Having worked along the side of sport psychologists, we utilize our strength and conditioning environment to empower our athletes by continuing raising the bar and expectations and allowing them to compete against their self, their willpower, and their fortitude.  We’ll do team challenges that force our athletes to rely on the strength of the team rather than the strength of one individual.  How many times have you heard that?  I want our athletes all walking in lockstep.  I’m not interested in developing a collection of individuals who all play the same sport; I want to develop the best TEAM.  Watching fellow teammates struggle, compete, and fight through adversity allows for the team to bond through shares adversity and struggle.

The Mental Component to Training Athletes

We instill our Wichita State athletes with four strategies to help them overcome the fear, anxiety, and struggles of competing at an extremely high level of performance.  These four strategies are the same methods that highly trained Navy Seals use while during training missions and in field combat operations.

Goal Setting: In the same way that Navy Seals go through the daily grind of BUDs by micro-goal setting, we encourage our athletes to micro-goal set.  I do expect an athlete to go from pressing 100lbs to 300lbs overnight, but we set up micro-goals for accomplishing feats of strength and condition.  Can we add 0.5lbs to the bar today? Can we add another 0.5 the next training session?  These micro-goals add up over time and make the most impossible tasks seem palpable. I encourage our athletes to do the same while competing. Setting up micro-goals for competition allows athletes to remain focus of the mission at hand, or the micro-goal, while the chaos of the competition ensues.

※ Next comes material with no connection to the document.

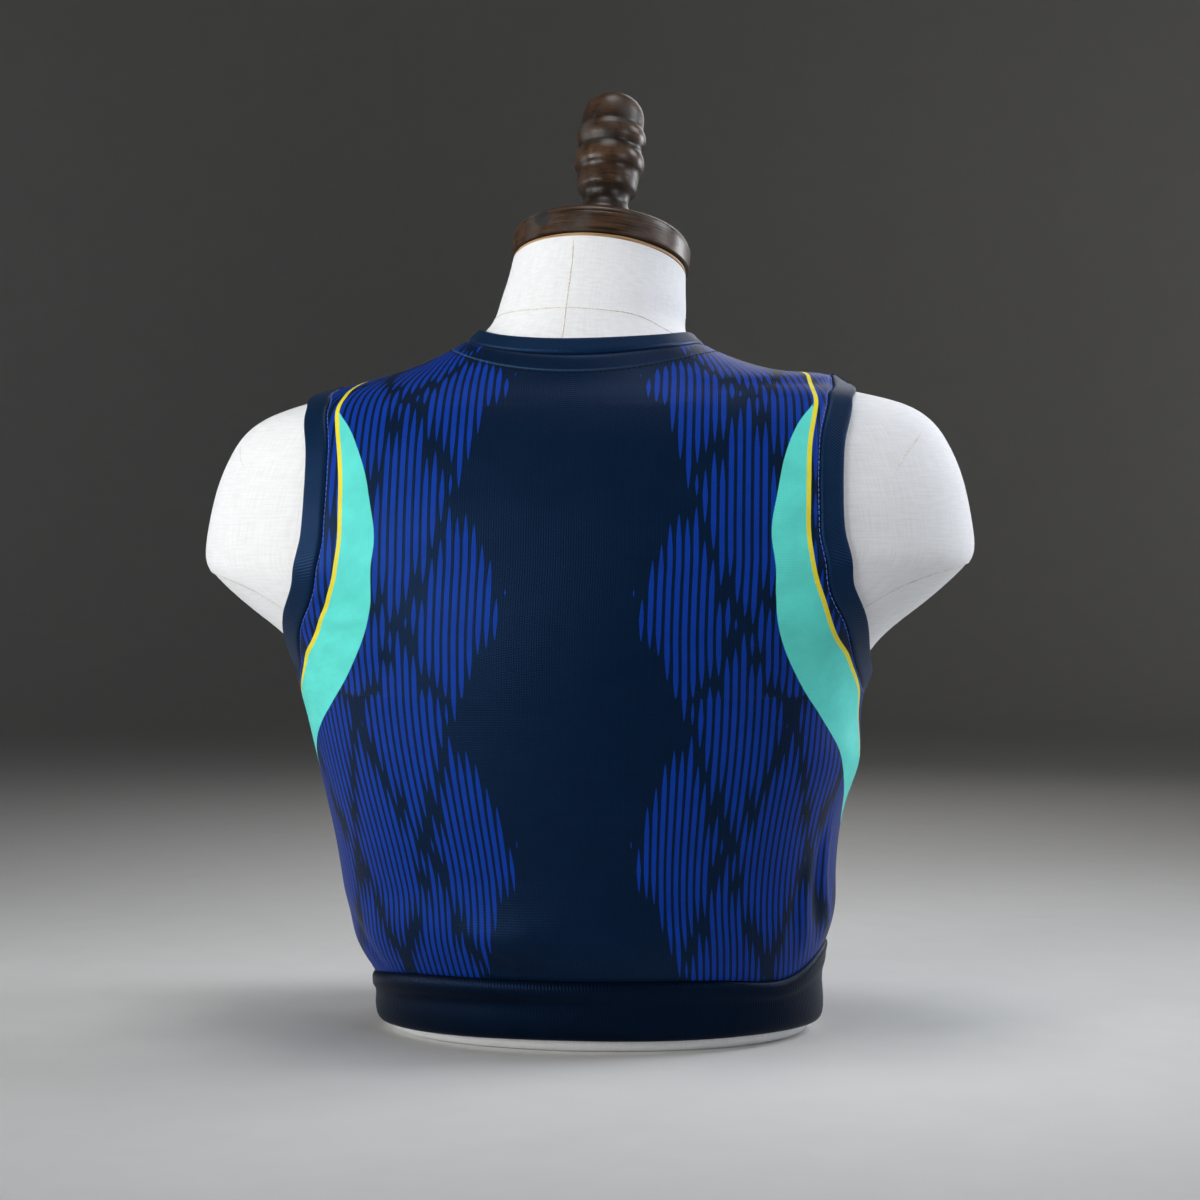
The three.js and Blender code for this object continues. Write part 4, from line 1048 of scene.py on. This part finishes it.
def makeBand(name, height, turn, direction, look, node, uneven):
    section = bandSection(look)
    places = stepsAlongSkin(height, turn, [direction * across for across, _ in section])
    for across, (h, t) in places.items():
        # the stretched edge evens itself out, more so further from the seam
        for _ in range(round(look["evenOut"] * abs(across))):
            h[:] = (np.roll(h, 1) + 2 * h + np.roll(h, -1)) / 4
            bend = np.exp(1j * t)
            t[:] = np.angle((np.roll(bend, 1) + 2 * bend + np.roll(bend, -1)) / 4)
    count, corners = len(height), len(section)
    points = np.zeros((count, corners, 3))
    run = runAlong(np.linalg.norm(np.diff(formPoint(height, turn), axis=0), axis=1))
    place = np.zeros((count, corners, 3))
    for n, (across, above) in enumerate(section):
        h, t = places[direction * across]
        points[:, n] = liftedPoint(h, t, clothLift(h, t) + above + uneven(run, across, t))
        place[:, n] = np.stack([run, np.full(count, across), np.full(count, above)], -1)
    piece = newPiece(name, points.reshape(-1, 3), [loopFaces(count, corners)], binding, "navy_jersey",
                     {"bandPlace": place.reshape(-1, 3)})
    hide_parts(node)


armholeBand = {"width": 12, "thick": 1.9, "stand": 0.35, "points": 420, "evenOut": 5}


def armholeUneven(run, across, turn):
    # a faint ripple, stronger towards the open edge
    share = across / armholeBand["width"]
    ripple = 0.12 * np.sin(run * 0.09) * np.sin(run * 0.031 + 1)
    return ripple * share + 0.03 * np.sin(run * 0.42) * share**2


def makeArmholeBand(name, isLeft, node):
    look = armholeBand
    s = np.arange(look["points"]) * armholeLength / look["points"]
    degrees, height = armholeLine(s)
    turn = np.radians(degrees if isLeft else 180 - degrees)
    makeBand(name, height, turn, 1 if isLeft else -1, look, node, armholeUneven)
    return height, turn


leftHeight, leftTurn = makeArmholeBand("left_armhole_binding", True, "armhole_band_left")
rightHeight, rightTurn = makeArmholeBand("right_armhole_binding", False, "armhole_band_right")

neckBand = {"width": 9.2, "thick": 1.9, "stand": 0.3, "points": 460, "evenOut": 6}


def necklineLoop(count):
    # the top row of the back panel, then of the front, evenly spaced
    top = np.array([garment["shoulderTop"]])
    fine = np.linspace(0, 1, 401)[:-1]
    backHeight, backTurn = rowPlaces(backPanel, np.zeros(1), top, fine)
    frontHeight, frontTurn = rowPlaces(frontPanel, np.zeros(1), top, 1 - fine)
    height = np.concatenate([backHeight[0], frontHeight[0]])
    turn = np.concatenate([backTurn[0], frontTurn[0] + 2 * math.pi])
    points = formPoint(height, turn)
    run = runAlong(np.linalg.norm(np.diff(points, axis=0, append=points[:1]), axis=1))
    s = np.arange(count) * run[-1] / count
    wrappedTurn = np.append(turn, turn[0] + 2 * math.pi)
    wrappedHeight = np.append(height, height[0])
    for _ in range(2):  # soften the corner at the shoulder seams
        wrappedHeight[1:-1] = (wrappedHeight[:-2] + 2 * wrappedHeight[1:-1] + wrappedHeight[2:]) / 4
    return np.interp(s, run, wrappedHeight), np.interp(s, run, wrappedTurn), run[-1]


def neckUneven(run, across, turn):
    # a soft roll and a small fold near the right shoulder
    share = across / neckBand["width"]
    degrees = np.degrees(turn) % 360
    foldUp = 0.8 * bump(degrees, 155, 7) - 0.5 * bump(degrees, 168, 6)
    return share * (0.2 * np.sin(run * 0.055 + 0.5) + foldUp * (1 - share) * 2)


neckHeight, neckTurn, neckLength = necklineLoop(neckBand["points"])
makeBand("neckline_binding", neckHeight, neckTurn, 1, neckBand, "neckband",
         neckUneven)

# The hem band hangs from its seam, so its section is (height, stands out, how thick).
hemBand = {"points": 460, "bottom": 8, "ribRadius": 118, "section": (
    (39.35, 0, 0.4), (38.9, 0, 1.3), (38.1, 0, 2.1), (36.9, 0, 2.85), (35.2, 0, 3.45), (33.4, 0, 3.65),
    (31.6, 0, 3.4), (30, 0, 2.75), (28.6, 0, 2.05), (27.2, 0, 1.55), (25.6, 0.05, 1.35), (23.4, 0.1, 1.5),
    (20.4, 0.15, 1.95), (17, 0.2, 2.4), (13.6, 0.3, 2.6), (11, 0.4, 2.45), (9.4, 0.5, 1.95),
    (8.5, 0.65, 1.3), (8.1, 0.8, 0.7))}


def makeHemBand():
    look = hemBand
    turn = np.arange(look["points"]) * 2 * math.pi / look["points"]
    tilt = hemTilt(turn)
    base = clothLift(garment["hemTop"] + tilt, turn)
    left, right = np.maximum(0, np.cos(turn)) ** 2, np.maximum(0, -np.cos(turn))
    inner, outer = [], []
    for height, stand, thick in look["section"]:
        share = smoothStep(height, look["bottom"] + 4, garment["hemTop"])
        h = height + share * tilt - 2.5 * (1 - share) * left
        # the roll under the seam and the groove below it aren't even all round
        roll, groove = bump(height, 33.8, 3.4), bump(height, 26, 3.2)
        lumps = 0.3 * np.sin(2 * turn + 0.5) + 0.25 * np.sin(5 * turn + 1.4)
        uneven = roll * (lumps - 1.3 * right**3 - 1.3 * left**4)
        uneven = uneven + groove * (0.35 * np.sin(3 * turn + 2) + 0.5 * right**3)
        uneven = uneven + 0.16 * np.sin(7 * turn + height * 0.08) * smoothStep(height, 39.4, 34)
        inner.append(liftedPoint(h, turn, base + stand))
        outer.append(liftedPoint(h, turn, base + stand + thick + np.maximum(uneven, -0.5 * thick)))
    points = np.stack(inner + outer[::-1], 1)
    heights = [row[0] for row in look["section"]]
    place = np.stack(np.broadcast_arrays(turn[:, None] * look["ribRadius"], heights + heights[::-1], 0.0), -1)
    piece = newPiece("hem_band_jersey", points.reshape(-1, 3), [loopFaces(*points.shape[:2])], shadedHemCloth,
                     "navy_jersey", {"bandPlace": place.reshape(-1, 3)})
    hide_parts("hem_band")


makeHemBand()
print("bands made")

# Stitching.

neckStitch = {"below": 11.4, "long": 1.9, "gap": 1.1, "half": 0.36, "above": 1.25}
armholeStitch = {"below": 0.9, "long": 2.3, "gap": 0.7, "half": 0.2, "above": 1.0}


def makeStitches(name, height, turn, direction, look, material):
    # a row of stitches beside a seam, each a short thread pulled down at its ends
    away, spacing = direction * look["below"], look["long"] + look["gap"]
    h, t = stepsAlongSkin(height, turn, [away])[away]
    line = formPoint(h, t)
    run = runAlong(np.linalg.norm(np.diff(line, axis=0, append=line[:1]), axis=1))
    count = int(run[-1] / spacing)
    wholeTurns = round((t[-1] - t[0]) / (2 * math.pi))  # 1 round the neck, 0 round an armhole
    t = np.unwrap(t)
    h, t = np.append(h, h[0]), np.append(t, t[0] + 2 * math.pi * wholeTurns)
    sink = np.array([-0.3, -0.05, 0, 0, -0.05, -0.3])
    wide = look["half"] * np.array([0.5, 0.95, 1, 1, 0.95, 0.5])
    parts = []
    for k in range(count):
        s = (k + np.linspace(0, look["long"] / spacing, 6)) * run[-1] / count
        sh, st = np.interp(s, run, h), np.interp(s, run, t)
        points = liftedPoint(sh, st, clothLift(sh, st) + look["above"] + sink)
        parts.append(tube(points, formNormal(sh, st), wide, wide * 0.8, 6))
    newPiece(name, *joined(parts), material, "navy_jersey")


makeStitches("neckline_topstitching", neckHeight, neckTurn, -1, neckStitch, navyThread)
makeStitches("left_armhole_stitching", leftHeight, leftTurn, -1, armholeStitch, blueThread)
makeStitches("right_armhole_stitching", rightHeight, rightTurn, 1, armholeStitch, blueThread)
print("stitching made")

# Studio.

studio = {
    "paper": "#dedddb", "air": "#f2f3f5", "ambient": 0.04,
    "flat": 2.2, "bend": 0.9, "wall": 3.4, "columns": 96,  # metres: flat out to, bend's radius, wall's top
}


def makeStudio():
    look = studio
    material, tree, shader = newMaterial("studio_paper", {"Roughness": 0.9, "Specular IOR Level": 0.15})
    where = addNode(tree, "TexCoord").outputs["Object"]
    grain = addNode(tree, "TexNoise", {"Scale": 30.0, "Detail": 3.0, "Vector": where})
    shade = addNode(tree, "MapRange", {
        "Value": grain, "From Min": 0.3, "From Max": 0.7, "To Min": 0.985, "To Max": 1.015})
    colour = addNode(tree, "VectorMath", {0: linear(look["paper"])[:3], "Scale": shade}, operation="SCALE")
    tree.links.new(colour.outputs[0], shader.inputs["Base Color"])
    # a round sheet of paper that curves up into a wall far out on every side
    flat, bend, columns = look["flat"], look["bend"], look["columns"]
    curve = np.linspace(0, math.pi / 2, 14)[1:]
    radius = np.concatenate([np.linspace(0.02, flat, 24), flat + bend * np.sin(curve), [flat + bend] * 2])
    height = np.concatenate([np.zeros(24), bend - bend * np.cos(curve), [2 * bend, look["wall"]]])
    angle = np.arange(columns) * 2 * math.pi / columns
    radius, height = radius[:, None], height[:, None]
    points = np.stack([radius * np.cos(angle), radius * np.sin(angle), height + 0 * angle], -1).reshape(-1, 3)
    faces = gridFaces(len(radius), columns, True).tolist()
    fan = [[len(points), j, (j + 1) % columns] for j in range(columns)]
    mesh = bpy.data.meshes.new("studio_floor")
    mesh.from_pydata(np.concatenate([points, [[0, 0, 0]]]).tolist(), [], faces + fan)
    mesh.shade_smooth()
    mesh.materials.append(material)
    floor = bpy.data.objects.new("studio_floor", mesh)
    bpy.context.scene.collection.objects.link(floor)
    world = bpy.data.worlds.new("studio_air")
    world.use_nodes = True
    background = world.node_tree.nodes["Background"]
    background.inputs["Color"].default_value = linear(look["air"])
    background.inputs["Strength"].default_value = look["ambient"]
    bpy.context.scene.world = world


# Soft boxes: where each stands, what it points at, its size in metres, its power in watts and how
# wide its beam opens in degrees.
softBoxes = {
    "key": {
        "at": (1.2, 0.9, 0.55), "to": (0.05, 0.05, 0.4),
        "size": 0.6, "power": 1.26, "beam": 55, "colour": "#fffefb"},
    "behind": {
        "at": (0.8, 1.4, 0.5), "to": (0, 0.05, 0.4),
        "size": 0.6, "power": 0.9, "beam": 55, "colour": "#fffefb"},
    "over": {
        "at": (0, 0.05, 1.6), "to": (0, 0, 0.3),
        "size": 0.6, "power": 2.2, "beam": 110, "colour": "#fbfcff"},
    "edge": {
        "at": (-0.93, -0.2, 0.95), "to": (-0.12, 0.02, 0.33),
        "size": 0.42, "power": 2.1, "beam": 110, "colour": "#f4f8ff"},
    "side": {
        "at": (-1.2, -0.9, 0.5), "to": (-0.1, 0, 0.38),
        "size": 0.6, "power": 1.15, "beam": 55, "colour": "#f6f9ff"},
    "fill": {
        "at": (-1.1, 0.9, 0.6), "to": (-0.05, 0.05, 0.4),
        "size": 0.6, "power": 0.58, "beam": 55, "colour": "#f6f9ff"},
    "front": {
        "at": (-0.5, -1.5, 1.1), "to": (0, 0, 0.28),
        "size": 1.0, "power": 1.6, "beam": 110, "colour": "#fffdf9"},
    "low": {
        "at": (1.3, 0.1, 0.35), "to": (0.1, 0, 0.25),
        "size": 0.6, "power": 1.5, "beam": 110, "colour": "#f6f9ff"},
}


def makeLights():
    for name, look in softBoxes.items():
        light = bpy.data.lights.new(name + "_softbox", "AREA")
        light.shape, light.size, light.energy = "DISK", look["size"], look["power"]
        light.spread = math.radians(look["beam"])
        light.color = linear(look["colour"])[:3]
        lamp = bpy.data.objects.new(name + "_softbox", light)
        lamp.location = look["at"]
        lamp.rotation_mode = "QUATERNION"
        lamp.rotation_quaternion = (Vector(look["to"]) - Vector(look["at"])).to_track_quat("-Z", "Y")
        bpy.context.scene.collection.objects.link(lamp)


# The camera stands 1.4 m behind the form, 6 degrees round to the wearer's right, a little over
# half way up. Across and down are the slopes of its line of sight.
lens = {
    "azimuth": 6, "distance": 1.4, "height": 0.2715, "focal": 76.02,
    "across": 0.0055249, "down": 0.0256511,
}


def makeCamera():
    a = math.radians(lens["azimuth"])
    ahead, right = Vector((math.sin(a), -math.cos(a), 0)), Vector((-math.cos(a), -math.sin(a), 0))
    camera = bpy.data.cameras.new("studio_camera")
    camera.lens, camera.sensor_width = lens["focal"], 36
    eye = bpy.data.objects.new("studio_camera", camera)
    eye.location = -ahead * lens["distance"] + Vector((0, 0, lens["height"]))
    aim = ahead + right * lens["across"] - Vector((0, 0, lens["down"]))
    eye.rotation_mode = "QUATERNION"
    eye.rotation_quaternion = aim.to_track_quat("-Z", "Y")
    bpy.context.scene.collection.objects.link(eye)
    bpy.context.scene.camera = eye


makeStudio()
makeLights()
makeCamera()
print("studio made")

Visualization: I want our athletes to visualize having successful outcomes and achieving their micro-goals. Successful sport performance and sport psychology research has a strong correlation with the use of visualization strategies in preparation for competitions.  Whether the means our athletes use visualization to “see” themselves successfully executing the exercise or achieving success through micro-goal setting.

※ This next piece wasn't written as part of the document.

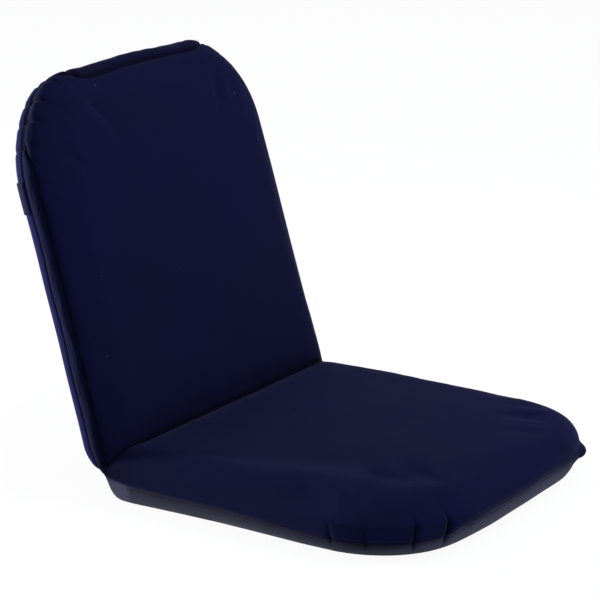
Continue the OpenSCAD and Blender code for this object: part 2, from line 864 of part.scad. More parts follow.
module zip_slider() {
    inner = zip_tooth[0] + 2 * zip_spine + 2 * layer_gap;
    deep = zip_tooth[2] + layer_gap / 3;
    ear_x = slider_start + slider_size[0] / 2;
    color(steel) on_back() difference() {
        union() {
            translate([slider_start, zip_place - slider_size[1] / 2, slider_top])
                cube([slider_size[0], slider_size[1], slider_wall + layer_gap + deep]);
            for (side = [-1, 1])
                translate([ear_x - slider_ear / 2,
                    zip_place + side * (pull_size[0] / 2 - slider_wall / 2 - layer_gap)
                        - slider_wall / 2, slider_top - slider_ear])
                    cube([slider_ear, slider_wall, slider_ear + layer_gap]);
            translate([ear_x, zip_place, slider_top - slider_ear / 2]) rotate([90, 0, 0])
                cylinder(r = pull_pin, h = pull_size[0] - 2 * layer_gap, center = true);
        }
        translate([slider_start - overrun, zip_place - inner / 2, slider_top + slider_wall])
            cube([slider_size[0] + 2 * overrun, inner, deep + overrun]);
    }
}

// Pull, lying along the zip from its pin
module zip_pull() {
    ear_x = slider_start + slider_size[0] / 2;
    eye = pull_pin + run_gap;
    wide = pull_size[0] - 2 * slider_wall - 4 * layer_gap;
    color(steel) on_back() translate([ear_x, zip_place, slider_top - slider_ear / 2])
        rotate([90, 0, 0]) linear_extrude(wide, center = true) difference() {
            union() {
                circle(eye + pull_size[2] / 2);
                translate([-pull_size[1], -pull_size[2] / 2])
                    square([pull_size[1], pull_size[2]]);
            }
            circle(eye);
        }
}

module seat_cover() { color(navy) pad_cover(false); }
module seat_skirt() { color(grey_cloth) pad_skirt(false); }
module seat_base_panel() { color(grey_cloth) pad_sole(false); }
module seat_top_foam() { color(foam_white) top_foam(false); }
module seat_edge_foam() { color(foam_white) edge_foam(false); }
module seat_core_foam() { color(foam_white) core_foam(false); }
module seat_bottom_foam() { color(foam_white) bottom_foam(false); }
module seat_frame_tube() { color(steel) frame_tube(false); }
module seat_cross_bar() { color(steel) cross_bar(false); }
module seat_webbing() { color(black_web) support_webbing(false); }
module seat_frame_rivets() { color(steel) frame_rivets(false); }
module back_cover() { color(navy) pad_cover(true); }
module back_rear_band() { color(navy) pad_skirt(true); }
module back_rear_panel() { color(navy) pad_sole(true); }
module back_front_foam() { color(foam_white) top_foam(true); }
module back_edge_foam() { color(foam_white) edge_foam(true); }
module back_core_foam() { color(foam_white) core_foam(true); }
module back_rear_foam() { color(foam_white) bottom_foam(true); }
module back_frame_tube() { color(steel) frame_tube(true); }
module back_cross_bar() { color(steel) cross_bar(true); }
module back_webbing() { color(black_web) support_webbing(true); }
module back_frame_rivets() { color(steel) frame_rivets(true); }

seat_cover();
seat_skirt();
seat_base_panel();
seat_top_foam();
seat_edge_foam();
seat_core_foam();
seat_bottom_foam();
seat_frame_tube();
seat_cross_bar();
seat_webbing();
seat_hinge_arm(1);  // seat_hinge_arm_left
seat_hinge_arm(-1);  // seat_hinge_arm_right
seat_frame_rivets();
crease_foam();
crease_cover();
hinge_gusset();
back_cover();
back_rear_band();
back_rear_panel();
back_front_foam();
back_edge_foam();
back_core_foam();
back_rear_foam();
back_frame_tube();
back_cross_bar();
back_webbing();
back_hinge_plates(1);  // back_hinge_plates_left
back_hinge_plates(-1);  // back_hinge_plates_right
back_plate_spacers();
back_frame_rivets();
pivot_rivet(1);  // pivot_rivet_left
pivot_rivet(-1);  // pivot_rivet_right
pivot_washers();
pawl_rivets();
pawl_springs();
pawl(1);  // pawl_left
pawl(-1);  // pawl_right
carry_strap();
zip_tape();
zip_teeth();
zip_end_stops();
zip_slider();
zip_pull();
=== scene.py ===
import json
import math
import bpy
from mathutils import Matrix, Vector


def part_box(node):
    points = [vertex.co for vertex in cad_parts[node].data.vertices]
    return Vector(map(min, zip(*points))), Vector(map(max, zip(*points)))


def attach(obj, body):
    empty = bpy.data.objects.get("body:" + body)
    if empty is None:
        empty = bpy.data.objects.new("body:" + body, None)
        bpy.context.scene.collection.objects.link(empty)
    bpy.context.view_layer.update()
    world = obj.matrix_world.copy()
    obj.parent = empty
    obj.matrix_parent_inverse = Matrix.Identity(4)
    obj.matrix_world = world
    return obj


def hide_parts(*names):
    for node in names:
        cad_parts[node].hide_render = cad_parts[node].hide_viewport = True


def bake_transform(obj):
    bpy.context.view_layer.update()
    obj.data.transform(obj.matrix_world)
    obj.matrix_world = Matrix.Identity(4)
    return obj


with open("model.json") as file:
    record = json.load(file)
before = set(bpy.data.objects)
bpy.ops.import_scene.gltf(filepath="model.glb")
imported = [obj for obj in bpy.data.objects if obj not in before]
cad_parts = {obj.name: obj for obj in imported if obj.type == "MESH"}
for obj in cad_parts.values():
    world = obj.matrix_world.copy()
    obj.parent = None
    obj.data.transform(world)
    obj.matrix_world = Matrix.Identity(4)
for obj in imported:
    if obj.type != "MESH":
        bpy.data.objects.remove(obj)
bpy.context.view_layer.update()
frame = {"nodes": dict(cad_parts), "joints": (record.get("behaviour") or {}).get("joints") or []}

from types import SimpleNamespace

import bmesh
import bpy
import numpy as np
from mathutils import Vector, noise
from mathutils.bvhtree import BVHTree

# Lengths are in metres. Each pad is drawn flat, as in the part's source: x
# across the chair, y out from the hinge axis and z towards the sitting side.
recline = next(j for j in frame["joints"] if j["name"] == "recline")
HINGE = Vector(recline["pos_m"])
RAISE = -math.radians(recline["range_deg"][0])      # how far the back is up from flat
HALF_OPEN = (math.pi - RAISE) / 2
cover_low, cover_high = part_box("seat_cover")
HALF_WIDTH = (cover_high.x - cover_low.x) / 2
TOP = 0.020             # level of the sitting face
WIDEST_DROP = 0.006     # how far below the hinge axis a pad is widest
SIDE_DRAW = 0.003       # how far its sides are drawn in, half way out
FAR_BOW = 0.003         # how far its far edge bows out
CLOTH = 0.0012          # thickness of the covers
# Sizes of the two pads. The cover's edge is tucked in to the seam, and sole and base
# are the inset and the level of the flat underside.
SEAT = {
    "length": HINGE.y - cover_low.y,
    "corner": 0.136, "taper": 0.0, "crown": 0.005,
    "tuck": 0.006, "sole": 0.030, "base": -HINGE.z,
}
BACK = {
    "length": 0.483,
    "corner": 0.126, "taper": 0.006, "crown": 0.004, "seam": -0.019,
    "tuck": 0.003, "sole": 0.033, "base": -0.044,
}

# Directions in the chair, seen from the side: along each pad, square to it
# towards the sitter, and the line half way between the pads
SEAT_OUT = Vector((0, -1, 0))
SEAT_UP = Vector((0, 0, 1))
BACK_OUT = Vector((0, math.cos(RAISE), math.sin(RAISE)))
BACK_UP = Vector((0, -math.sin(RAISE), math.cos(RAISE)))
BETWEEN = (SEAT_OUT + BACK_OUT).normalized()
ACROSS_FOLD = (BACK_OUT - SEAT_OUT).normalized()


# Node helpers
def feed(tree, slot, value):
    """Links an input to a socket, or gives it a number, a vector or a colour."""
    if isinstance(value, bpy.types.NodeSocket):
        tree.links.new(value, slot)
    elif slot.type == "RGBA":
        slot.default_value = tuple(value) + (1,)
    else:
        slot.default_value = value


def give(tree, slots, **inputs):
    """Feeds the sockets of these names, which have _ for a space."""
    for name, value in inputs.items():
        feed(tree, slots[name.replace("_", " ")], value)


def add_node(tree, kind, **inputs):
    node = tree.nodes.new("ShaderNode" + kind)
    give(tree, node.inputs, **inputs)
    return node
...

Self-Talk: We don’t allow our athletes to use negative self-talk.  We train our athletes to continue using positive self-talk even while struggling through the most rigorous adversity and struggle.  We know that humans use a high rate of self-talk while completing tasks.  If we can train our athletes to use positive self-talk while accomplishing or struggling through tasks, it helps our athletes remain confident and allows for their will and fortitude to not diminish.

Arousal Control: There are times that we setup impossible goals for our athletes and ask them to continue attempting to achieve the criteria. We do not do this to be mean, cruel, or punish athletes.  We do this to train their mental capability by giving them an opportunity to control their arousal.  I often train this arousal control mechanism under the guise of competition.  During these “mental training” drills, I will routinely call out winners who clearly did not win a race in order to test the arousal control or fortitude of the athlete who should have won.  Some athletes react by competing harder on the next race – these athletes pass the mental test and understand how to control their arousal.  Other athletes who fail to recognize their emotions will react with anger by thinking I’m being unfair.  With these athletes, I will share the identity of the true nature of the mental drill.  The drill or mental exercise is about controlling and channeling this arousal in a nature that is productive.  It’s showing that the athlete has the maturity to understand that not every call the umpire or referee will be fair.  I hate to say this but not every call in sports goes your way and it’s up to the team and the athletes to respond maturely and professionally.

Conclusion

These are just the few ways we continue to train our athletes to be some of the best in the Missouri Valley Conference. I believe it is the mission to train our athletes to be both physically and mentally prepared for the challenges of competition ahead.  It’s my coaching philosophy to

Know the person, teach the student, train the athlete, motivate the competitor and lead the player.” Whether all those responsibilities are actually in my job description, I don’t mind taking them on.  It’s part of being a coach. It’s part of my passion.